Four Themes and Four Approaches
American Studies at Brown is concerned with four broad themes:
- Social Structures and the Practices of Identity: How do communities and individuals come to define themselves, and how do others define them, in terms of, among other categories, nation, region, class, race, ethnicity, gender, sex, religion, age and sexuality? How do organizations and institutions function socially and culturally? What are the roles of social movements, economic structures, politics and government?
- Space and Place: How is space organized, and how do people make place? This includes the study of natural and built environments; local, regional, national and transnational communities; and international and inter-regional flows of people, goods, and ideas.
- Production and Consumption of Culture: How do people represent their experiences and ideas as culture? How is culture transmitted, appropriated and consumed? What is the role of artists and the expressive arts, including literature, visual arts and performance?

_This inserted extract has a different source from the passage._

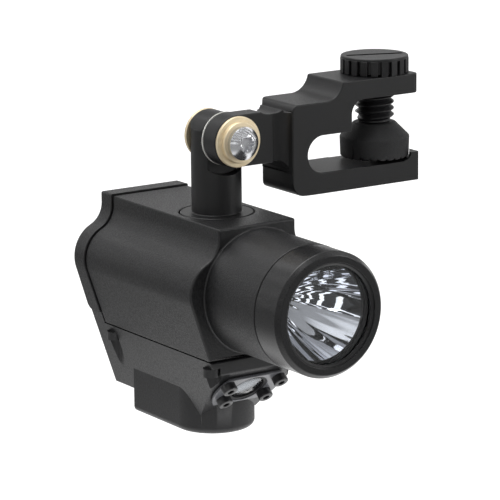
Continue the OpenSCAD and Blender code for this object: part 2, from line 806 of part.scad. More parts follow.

- Science, Technology, and Everyday Life: How does work and the deployment of science and technology shape American culture? How do everyday social practices of work, leisure and consumption provide agency for people?
How we study
American Studies at Brown emphasizes four intersecting approaches that are critical tools for understanding these themes:
- Cultural and Social Analysis: Reading and analyzing different kinds of texts, including literary, visual, aural, oral, material objects and landscapes. Examining ethnic and racial groups, institutions, organizations and social movements.
- Global/International Contextualization: Comprehending the United States as a society and culture that has been shaped by the historical and contemporary flows of people, goods and ideas from around the world and in turn, learning about the various ways in which America has shaped the world.
- New Media Understandings: Understanding the creation of new forms of discourse, new ways of knowing and new modes of social organization made possible by succeeding media revolutions. Using new media as a critical tool for scholarship.
- Publicly Engaged Scholarship: Connecting the theory and the practice of publicly-engaged research, understanding and presentation, from community-based scholarship to ethnography, oral history, and museum exhibits. Civic engagement might include structured and reflective participation in a local community or communities or the application of general theoretical knowledge to understanding social issues.